鄧先生當土苴六經之后,獨發好古精心,考先圣人之遺經,稍稍補綴之,端委然,挽學者師心誣古之弊,其功可謂大矣。乃其學實本之東廓,獨聞戒懼謹獨之旨,則雖謂先生為王門嫡傳可也。余嘗聞江西諸名宿言,先生學本修,羅先生本悟,兩人龂龂爭可否。及晚年,先生竟大服羅先生,不覺席之前也者。考其《祭羅先生文》,略見一斑。則羅先生之所養,蓋亦有大過人者。余故擇其吃緊真切者載于篇,令后之學莽蕩者,無得藉口羅先生也。

李見羅材

文成而后,李先生又自出手眼,諄諄以止修二字壓倒良知,亦自謂考孔、曾,俟后圣。抗顏師席,率天下而從之,與文成同。昔人謂良知醒而蕩,似不若止修二字有根據,實也。然亦只是尋將好題目做文章,與坐下無與。吾人若理會坐下,更何良知、止修分別之有?先生氣魄大,以經世為學,酷意學文成,故所至以功名自喜。

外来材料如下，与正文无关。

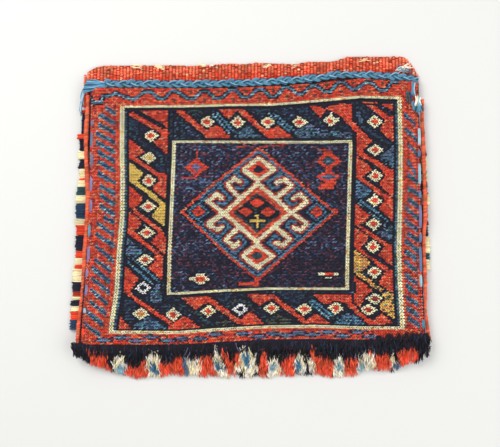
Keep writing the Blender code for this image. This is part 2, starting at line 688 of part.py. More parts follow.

微叩其歸宿,往往落求可、求成一路,何敢望文成后塵!《大學》一書,程、朱說“誠正”,陽明說“致知”,心齋說“格物”,盱江說“明明德”,劍江說“修身”,至此其無馀蘊乎!

許敬庵孚遠

余嘗親受業許師,見師端凝敦大,言前兢兢,儼然儒矩。其密繕身心,纖悉不肯放過,于天理、人欲之辨,三致意焉。嘗深夜與門人弟輩窅然靜坐,輒追數平生酒色財氣、分數消長以自證,其所學篤實如此。